Mr Brunning agrees that short-term share investments are always going to be a high-risk strategy. "I would only recommend investing in shares where there is the expectation of holding the investments for at least five years," he says.

Equally, if Antonia is willing to invest for five years to build her capital – and prepared to accept the associated risks – the first port of call is an investment Isa into which she can save up to £5,640 annually, he adds.

Ms Carter recommends Antonia look at collective investments rather than shares. These are pooled groups of shares or funds, such as unit trusts and investment trusts.

"These generally provide diversification of risk – thereby reducing volatility," she says.

Planning for retirement

Antonia needs to address her longer term needs, such as pension saving as soon as she is eligible for her employer's scheme, says Mr Connolly.

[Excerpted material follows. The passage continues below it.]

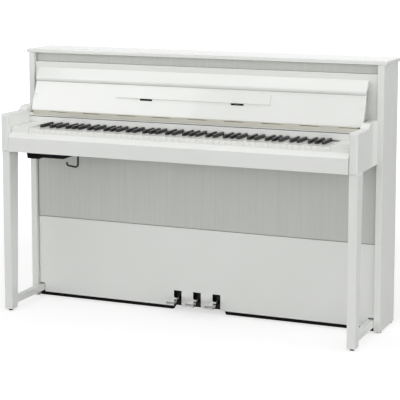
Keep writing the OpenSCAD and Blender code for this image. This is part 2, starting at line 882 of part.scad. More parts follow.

"I would strongly advise her to invest as much as she can afford into this pension," he says. "The money she invests now has the best opportunity to grow; in Antonia's case, she may have around 40 years until she reaches state retirement age."


Review protection policies

As Antonia is single, has no dependants, and no significant debt, she has limited need for most protection products, says Mr Connolly.

"But, she should find out exactly how the long term disability plan offered through her employer works," he says. "She should also see if there are any shortfalls which may need to be addressed."

Mr Brunning suggests she may want to consider critical illness cover to protect her independence.